Sabe-se que o terreno é público. Mas Ricardina diz que não se sabe ao certo de quem. Talvez na reunião que está marcada para sexta-feira com a associação de moradores, câmara, EDP, a ANA – Aeroportos de Portugal e Autoridade Nacional da Aviação Civil se "arranje uma solução para o bairro."

À falta de luz, soma-se a falta de aquecimento. As paredes da casa de Alda Pires estão a encolher de humidade. Dorme com quatro cobertores porque o ar frio dentro de casa “já é pior que lá fora.” É por isso que Santos Oliveira, de 67 anos, o filho e o sobrinho dormem no carro durante a tarde, enquanto está quente.

Como os electrodomésticos não funcionam, as contas no supermercado duplicaram. “Eu ia ao mercado e com vinte euros trazia as minhas coisas para a semana. Agora tenho que ir todos os dias e gasto cinco ou oito euros”, o que faz com que as contas de Guilhermina Soares se tornem mais complicadas com os 270 euros da pensão de viuvez.

Às portas do bairro, a comunidade cigana vive sem água canalizada há quatro anos. Maria Cardoso rege-se com a água da chuva, que cai nos barris azuis que têm à entrada. É a água que usa para tomar banho e limpar. Para cozinhar e beber, a água vem em bidões mais pequenos, que lhe dão “sabor a borracha”.

Não conseguiram criar uma associação para fazer o contrato da água, por isso, ainda que a ligação esteja lá, só tiveram água no primeiro dia. No dia seguinte, obras no local romperam o tubo que ficou durante seis meses a deitar água para o terreno. “Toda a gente tinha agriões naquela altura”, ri-se Maria, de 43 anos.

Para além da falta de luz e água, os moradores “vivem com lixo ao lado”, como descreveu a redactora especial da Organização das Nações Unidas (ONU), Leilani Farha.

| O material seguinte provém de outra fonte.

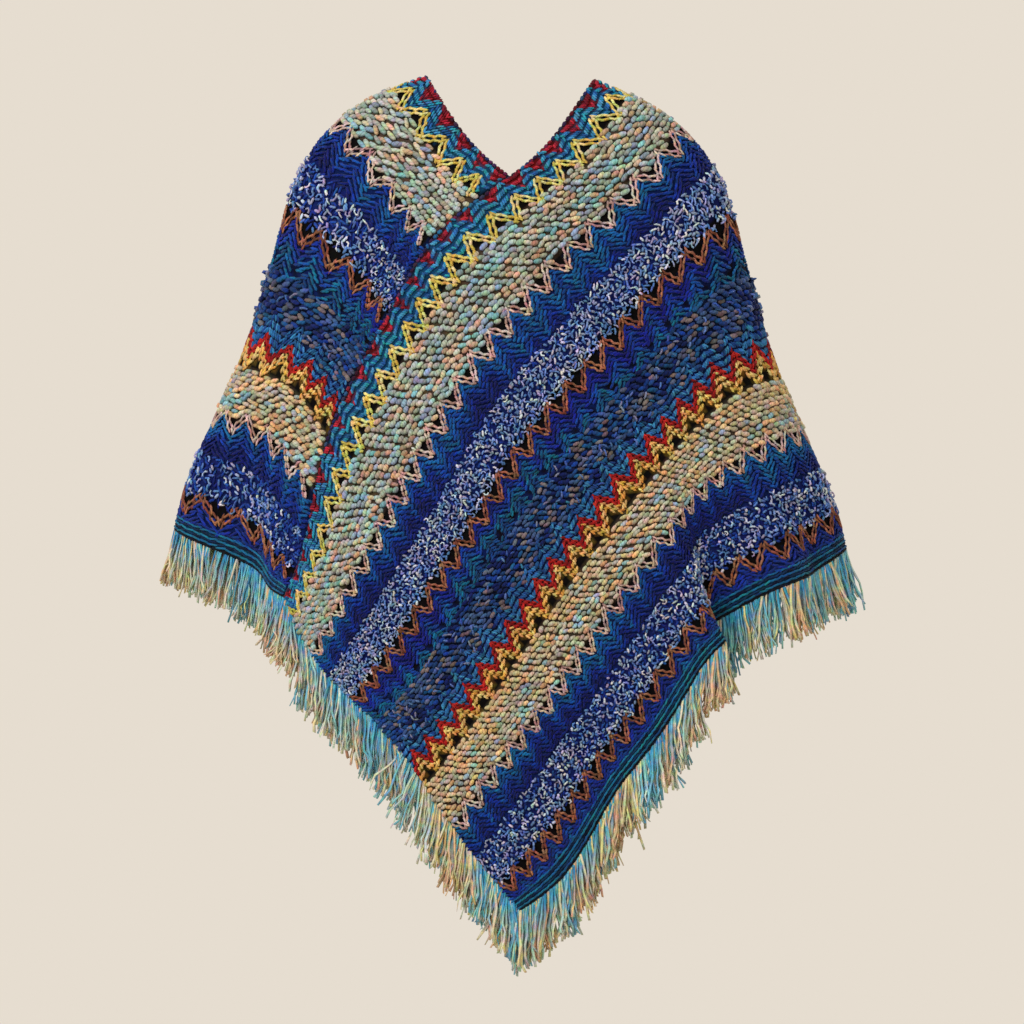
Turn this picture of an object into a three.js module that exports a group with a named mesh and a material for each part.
// A knitted poncho of two oblong panels, in millimetres, Z up, front toward -Y.
// Each panel's far end is sewn to the other's inner edge, which leaves a V neck front and back.
// Origin: middle of the neck opening, level with the shoulders where the wearer holds it up.
import * as THREE from "three";

// Cut of one panel and of its cloth
const panelWidth = 520;
const neckEdge = 160;
const panelLength = panelWidth + 2 * neckEdge;
const wall = 3;
const seamGap = 0.5;
const step = 20;

// Cross lines of the front-right panel, from its front end over the shoulder to the back.
// along: distance from the front end. Each row gives the line's place at five equal steps
// from the inner edge to the hem: side is +X, front is -Y and drop is below the shoulders.
const crossLines = [
  { along: 0, side: [-234, -190, -123, -55, 11], front: [159, 181, 208, 227, 241], drop: [567, 642, 704, 796, 873] },
  { along: 90, side: [-213, -152, -81, -8, 61], front: [145, 183, 208, 223, 231], drop: [504, 579, 657, 729, 831] },
  { along: 180, side: [-194, -108, -38, 37, 106], front: [132, 174, 201, 215, 217], drop: [408, 505, 588, 669, 759] },
  { along: 270, side: [-159, -65, 9, 82, 150], front: [121, 158, 186, 199, 200], drop: [323, 428, 517, 604, 699] },
  { along: 360, side: [-116, -16, 58, 131, 197], front: [112, 141, 164, 179, 182], drop: [242, 345, 446, 535, 622] },
  { along: 440, side: [-73, 39, 108, 181, 214], front: [100, 124, 141, 155, 160], drop: [174, 275, 383, 470, 590] },
  { along: 520, side: [0, 98, 162, 218, 267], front: [84, 101, 109, 121, 126], drop: [114, 206, 321, 430, 550] },
  { along: 600, side: [54, 169, 218, 283, 340], front: [58, 78, 82, 86, 80], drop: [57, 132, 263, 391, 519] },
  { along: 680, side: [91, 212, 268, 314, 342], front: [4, 0, -4, -8, -8], drop: [-2, 80, 242, 380, 507] },
  { along: 760, side: [52, 146, 202, 260, 278], front: [-58, -80, -92, -104, -106], drop: [63, 160, 284, 402, 546] },
];

// Largest folds, running down to the hem: where each crosses it, its half width, how far it
// stands out on one side and sinks on the other, and the distance from the neck where it dies out.
const folds = [
  { along: 424, half: 33, stands: 25, from: 300 },
  { along: 572, half: 26, stands: 15, from: 360 },
  { along: 716, half: 34, stands: 22, from: 320 },
  { along: 236, half: 60, stands: -7, from: 260 },
];

// Looped bands stand a little proud of the smooth ones
const loopedBands = [
  { from: 50, to: 105, proud: 0.8 },
  { from: 215, to: 275, proud: 0.6 },
  { from: 335, to: 395, proud: 0.8 },
];

// The whole garment hangs lower on its right
const tilt = 0.03;

const fringe = { long: 77, short: 48, length: 61, width: 7.6, strip: 3.2, gap: 0.7, inset: 5 };

// Natural cubic curve through values at given stations
function curve(stations, values) {
  const n = stations.length;
  const bend = new Array(n).fill(0);
  const carry = new Array(n).fill(0);
  for (let i = 1; i < n - 1; i++) {
    const before = stations[i] - stations[i - 1];
    const after = stations[i + 1] - stations[i];
    const share = before / (before + after);
    const pivot = share * bend[i - 1] + 2;
    bend[i] = (share - 1) / pivot;
    const turn = (values[i + 1] - values[i]) / after - (values[i] - values[i - 1]) / before;
    carry[i] = (6 * turn / (before + after) - share * carry[i - 1]) / pivot;
  }
  bend[n - 1] = 0;
  for (let i = n - 2; i >= 0; i--) bend[i] = bend[i] * bend[i + 1] + carry[i];
  return (t) => {
    let i = 0;
    while (i < n - 2 && t > stations[i + 1]) i++;
    const h = stations[i + 1] - stations[i];
    const a = (stations[i + 1] - t) / h;
    const b = 1 - a;
    return a * values[i] + b * values[i + 1] + ((a ** 3 - a) * bend[i] + (b ** 3 - b) * bend[i + 1]) * h * h / 6;
  };
}

const halfTurn = (p) => new THREE.Vector3(-p.x, -p.y, p.z);
const smooth = (t) => {
  const s = Math.min(1, Math.max(0, t));
  return s * s * (3 - 2 * s);
};

// The panel's back end lies on the other panel's inner edge, which is its own turned half round
const stations = [...crossLines.map((row) => row.along), panelLength];
const stops = [0, 1, 2, 3, 4].map((i) => i * panelWidth / 4);
const rowAt = (i) => stops.map((_, j) =>
  new THREE.Vector3(crossLines[i].side[j], -crossLines[i].front[j], -crossLines[i].drop[j]));
const rows = crossLines.map((_, i) => rowAt(i));
const bottomOfV = rows[stations.indexOf(panelWidth)][0];
const innerPoints = [...rows.map((row) => row[0]), halfTurn(bottomOfV)];
const innerCurves = ["x", "y", "z"].map((axis) => curve(stations, innerPoints.map((p) => p[axis])));
const innerEdge = (along) => new THREE.Vector3(...innerCurves.map((c) => c(along)));
rows.push(stops.map((out) => halfTurn(innerEdge(panelWidth - out))));
const lengthwise = stops.map((_, j) =>
  ["x", "y", "z"].map((axis) => curve(stations, rows.map((row) => row[j][axis]))));

function plainCloth(along, out) {
  const across = lengthwise.map((line) => line.map((c) => c(along)));
  return new THREE.Vector3(...[0, 1, 2].map((k) => curve(stops, across.map((p) => p[k]))(out)));
}

// Cloth without its folds, its back end laid exactly on the seam
function seamedCloth(along, out) {
  const p = plainCloth(along, out);
  const near = smooth((along - panelLength + 160) / 160);
  if (near > 0) {
    const miss = halfTurn(innerEdge(panelWidth - out)).sub(plainCloth(panelLength, out));
    p.addScaledVector(miss, near);
  }
  return p;
}

function facing(surface, along, out) {
  const a = Math.min(panelLength - 1, Math.max(1, along));
  const o = Math.min(panelWidth - 1, Math.max(1, out));
  const lengthways = surface(a + 1, o).sub(surface(a - 1, o)).normalize();
  const outward = surface(a, o + 1).sub(surface(a, o - 1)).normalize();
  return { lengthways, outward, normal: outward.clone().cross(lengthways).normalize() };
}

function cloth(along, out) {
  const p = seamedCloth(along, out);
  let lift = 0;
  for (const fold of folds) {
    const s = (along - fold.along) / fold.half;
    const grow = smooth((out - fold.from) / (panelWidth - fold.from));
    lift -= fold.stands * 1.65 * s * Math.exp(-s * s / 2) * grow;
  }
  if (Math.abs(lift) > 0.01) p.addScaledVector(facing(seamedCloth, along, out).normal, lift);
  return p;
}

const proud = (out) => loopedBands.reduce((sum, band) =>
  sum + band.proud * smooth((out - band.from) / 20 + 0.5) * smooth((band.to - out) / 20 + 0.5), 0);

// Outward direction of the wall, shared by both panels where they are sewn together
function wallNormal(along, out) {
  const own = facing(cloth, along, out).normal;
  if (out === 0 && along <= panelWidth) {
    own.add(halfTurn(facing(cloth, panelLength, panelWidth - along).normal)).normalize();
  } else if (along === panelLength) {
    own.add(halfTurn(facing(cloth, panelWidth - out, 0).normal)).normalize();
  }
  return own;
}

const hang = (p) => {
  p.z -= tilt * p.x;
  return p;
};

function closedMesh(name, points, triangles, material) {
  const geometry = new THREE.BufferGeometry();
  geometry.setAttribute("position", new THREE.Float32BufferAttribute(points.flatMap((p) => [p.x, p.y, p.z]), 3));
  geometry.setIndex(triangles.flat());
  geometry.computeVertexNormals();
  const mesh = new THREE.Mesh(geometry, material);
  mesh.name = name;
  return mesh;
}

// One panel's wall: an outer and an inner sheet of points joined round the four edges
function panel(name, turn, material) {
  const nLong = panelLength / step;
  const nWide = panelWidth / step;
  const outer = [];
  const inner = [];
  for (let i = 0; i <= nLong; i++) {
    for (let j = 0; j <= nWide; j++) {
      const along = i * step;
      const out = j * step;
      const p = cloth(along, out);
      const lie = facing(cloth, along, out);
      if (j === 0 && along <= panelWidth) p.addScaledVector(lie.outward, seamGap / 2);
      if (i === nLong) p.addScaledVector(lie.lengthways, -seamGap / 2);
      const normal = wallNormal(along, out);
      const edge = i === 0 || i === nLong || j === 0 || j === nWide;
      outer.push(hang(turn(p.clone().addScaledVector(normal, edge ? 0 : proud(out)))));
      inner.push(hang(turn(p.clone().addScaledVector(normal, -wall))));
    }
  }
  const count = outer.length;
  const at = (i, j) => i * (nWide + 1) + j;
  const triangles = [];
  for (let i = 0; i < nLong; i++) {
    for (let j = 0; j < nWide; j++) {
      const [a, b, c, d] = [at(i, j), at(i + 1, j), at(i + 1, j + 1), at(i, j + 1)];
      triangles.push([a, d, b], [b, d, c]);
      triangles.push([a + count, b + count, d + count], [b + count, c + count, d + count]);
    }
  }
  const rim = [];
  for (let i = 0; i < nLong; i++) rim.push(at(i, 0));
  for (let j = 0; j < nWide; j++) rim.push(at(nLong, j));
  for (let i = nLong; i > 0; i--) rim.push(at(i, nWide));
  for (let j = nWide; j > 0; j--) rim.push(at(0, j));
  rim.forEach((a, k) => {
    const b = rim[(k + 1) % rim.length];
    triangles.push([a, b, a + count], [b, b + count, a + count]);
  });
  const points = [...outer, ...inner];
  return closedMesh(name, points, outwardFacing(points, triangles), material);
}

// Small repeatable unevenness between -1 and 1
const uneven = (n, salt) => Math.sin(n * 12.9898 + salt * 78.233) * 43758.5453 % 1;

// Place and directions on a hem: the long hem runs at the full width, the end hem at the front end
function onHem(kind, t) {
  const along = kind === "long" ? t : 0;
  const out = kind === "long" ? panelWidth : t;
  const lie = facing(cloth, along, out);
  const off = kind === "long" ? lie.outward : lie.lengthways.clone().negate();
  return { point: cloth(along, out), off, normal: lie.normal };
}

// The same between two of the wall's points, so that a root meets the straight-sided strip
function onStraightHem(kind, t) {
  const from = Math.floor(t / step) * step;
  const share = (t - from) / step;
  const [a, b] = [onHem(kind, from), onHem(kind, from + step)];
  return {
    point: a.point.lerp(b.point, share),
    off: a.off.lerp(b.off, share).normalize(),
    normal: a.normal.lerp(b.normal, share).normalize(),
  };
}

// Locks of loose yarn hanging from a narrow knotted strip under a hem, made as one comb
function fringeOf(name, kind, turn, material) {
  const reach = kind === "long" ? panelLength : panelWidth;
  const locks = fringe[kind];
  const pitch = (reach - 2 * fringe.inset) / locks;
  const points = [];
  const triangles = [];
  const quad = (a, b, c, d) => triangles.push([a, b, c], [a, c, d]);
  const put = (p) => points.push(hang(turn(p))) - 1;
  // Section of the strip: top and bottom corners, front then back
  const section = (t) => {
    const { point, off, normal } = onStraightHem(kind, t);
    const corner = (o, n) => put(point.clone().addScaledVector(off, o).addScaledVector(normal, n));
    const low = fringe.gap + fringe.strip;
    return [corner(fringe.gap, -0.1), corner(low, -0.1), corner(low, -2.7), corner(fringe.gap, -2.7)];
  };
  let last = section(fringe.inset);
  quad(last[0], last[1], last[2], last[3]);
  for (let k = 0; k < locks; k++) {
    const middle = fringe.inset + pitch * (k + 0.5);
    const half = fringe.width / 2;
    const left = section(middle - half);
    const right = section(middle + half);
    for (const [from, to] of [[last, left], [left, right]]) {
      quad(from[0], to[0], to[1], from[1]);
      quad(from[2], to[2], to[3], from[3]);
      quad(from[3], to[3], to[0], from[0]);
    }
    quad(last[1], left[1], left[2], last[2]);
    // The lock itself, from the strip's underside to its loose end
    const { point, off, normal } = onStraightHem(kind, middle);
    const wide = lieAlong(kind, middle).normalize();
    const swing = uneven(k, kind === "long" ? 1 : 2);
    const length = fringe.length + 5 * uneven(k, 3);
    const fall = new THREE.Vector3(0, 0, -1).addScaledVector(normal, 0.1).addScaledVector(wide, 0.04 * swing);
    fall.normalize();
    const lean = off.clone().lerp(fall, 0.75).normalize();
    const root = point.clone().addScaledVector(off, fringe.gap + fringe.strip).addScaledVector(normal, -1.4);
    const knee = root.clone().addScaledVector(lean, length * 0.28);
    const tip = knee.clone().addScaledVector(fall, length * 0.72);
    let ring = [left[1], right[1], right[2], left[2]];
    for (const [centre, size] of [[knee, 0.9], [tip, 0.6]]) {
      const [w, h] = [half * size, 1.3 * size];
      const next = [[-w, h], [w, h], [w, -h], [-w, -h]].map(([a, b]) =>
        put(centre.clone().addScaledVector(wide, a).addScaledVector(normal, b)));
      for (let i = 0; i < 4; i++) quad(ring[i], ring[(i + 1) % 4], next[(i + 1) % 4], next[i]);
      ring = next;
    }
    quad(ring[0], ring[1], ring[2], ring[3]);
    last = right;
  }
  const end = section(reach - fringe.inset);
  for (let i = 0; i < 4; i++) quad(last[i], end[i], end[(i + 1) % 4], last[(i + 1) % 4]);
  quad(end[0], end[3], end[2], end[1]);
  return closedMesh(name, points, outwardFacing(points, triangles), material);
}

const lieAlong = (kind, t) => onHem(kind, t + 1).point.sub(onHem(kind, t - 1).point);

// The same triangles, turned over if they enclose a negative volume
function outwardFacing(points, triangles) {
  const volume = triangles.reduce((sum, [a, b, c]) =>
    sum + points[a].dot(points[b].clone().cross(points[c])), 0);
  return volume > 0 ? triangles : triangles.map(([a, b, c]) => [a, c, b]);
}

const knit = new THREE.MeshStandardMaterial({ color: 0x2c4a8c, roughness: 0.95, name: "knit" });
const yarn = new THREE.MeshStandardMaterial({ color: 0xc8c4a4, roughness: 0.95, name: "yarn" });
const asCut = (p) => p;

const poncho = new THREE.Group();
poncho.name = "knitted_poncho";
poncho.add(panel("panel_right", asCut, knit));
poncho.add(panel("panel_left", halfTurn, knit));
poncho.add(fringeOf("fringe_right_hem", "long", asCut, yarn));
poncho.add(fringeOf("fringe_left_hem", "long", halfTurn, yarn));
poncho.add(fringeOf("fringe_front_end", "short", asCut, yarn));
poncho.add(fringeOf("fringe_back_end", "short", halfTurn, yarn));

export default poncho;
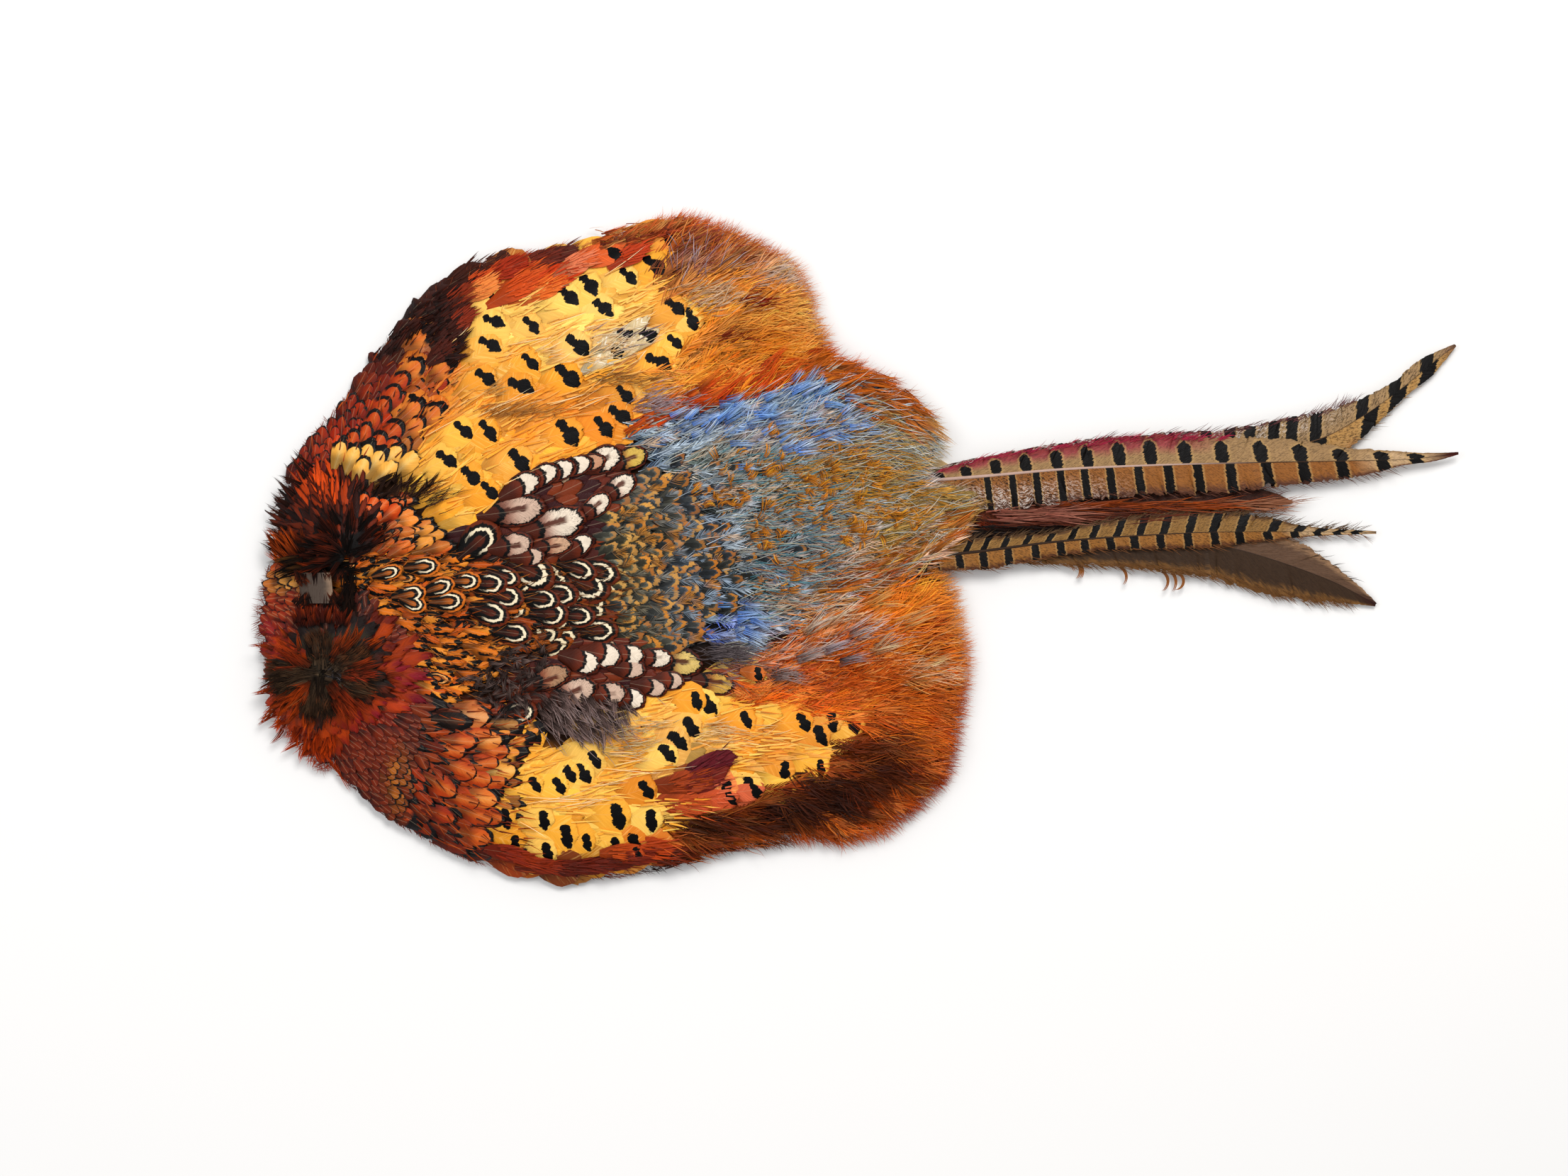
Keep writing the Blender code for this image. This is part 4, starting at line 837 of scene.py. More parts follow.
# a few pale, barred vanes and dusky ends over the upper flank
b = Buf()
for j, (x, y, a, L, W, k) in enumerate(((862, 503, 26, 50, 11, 0.0), (884, 492, 26, 60, 12, 0.85), (874, 474, 34, 50, 10, 0.0), (908, 480, 28, 60, 12, 0.0), (896, 464, 34, 54, 11, 0.80), (930, 466, 32, 60, 12, 0.90),
                                        (914, 450, 38, 50, 10, 0.0))):
    vanes(b, [x], [y], a, L, W, lin(214, 190, 146), lin(244, 234, 214), k, qm=0.62, rows=(4, 7), cols=9, lift=0.0012 + 0.00009 * j, slope=0.05, jag=0.05, point=1.5)
for x, y, a, L, W, k, col in ((1080, 951, -8, 36, 11, -0.60, (196, 104, 44)),):
    vanes(b, [x], [y], a, L, W, lin(*col), np.clip(lin(*col) * 1.3, 0, 1), k, qm=0.62, rows=(4, 7), cols=9, lift=0.0030, slope=0.05, jag=0.06)
pale = b.build("pale_flank_vanes", mat_gold)


# ================================================================ copper scales of the breast
b = Buf()
x, y = scatter(TRACT["upper_breast"], 15, 12.5, 0.28)
a = flow(x, y, 7)
size = np.clip(0.8 + (x - 480) / 320, 0.7, 1.3)
c = tint(x, y, [(152, 34, 8), (176, 48, 10), (120, 22, 8), (84, 14, 6)], [
    (600, 440, 72, 62, (34, 11, 5), 0.99), (560, 484, 54, 46, (40, 13, 6), 0.95), (640, 415, 46, 40, (40, 14, 8), 0.94),
    (520, 520, 26, 30, (96, 28, 10), 0.8), (440, 610, 26, 30, (112, 26, 12), 0.7), (655, 445, 14, 22, (146, 44, 18), 0.9),
    (596, 482, 20, 12, (214, 130, 80), 0.8), (560, 640, 34, 18, (228, 152, 60), 0.85), (520, 645, 22, 14, (236, 176, 90), 0.8),
    (600, 540, 22, 22, (214, 116, 50), 0.7), (612, 580, 20, 24, (220, 130, 56), 0.7), (470, 625, 30, 14, (186, 62, 22), 0.6), (690, 378, 30, 10, (120, 32, 16), 0.8),
    (590, 610, 16, 16, (236, 160, 76), 0.7)])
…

Mesmo depois de terem sido retiradas quatro toneladas de lixo há cerca de um mês, um avolumado monte de entulho à porta de Guilhermina Soares convida “ainda mais ratos e agora as cobras” a entrarem-lhe pela casa dentro. O lixo, “que está aqui há anos”, cresce e os cães espalham-no a cada dia.

“Já não há bairros assim”, pensava Guilhermina.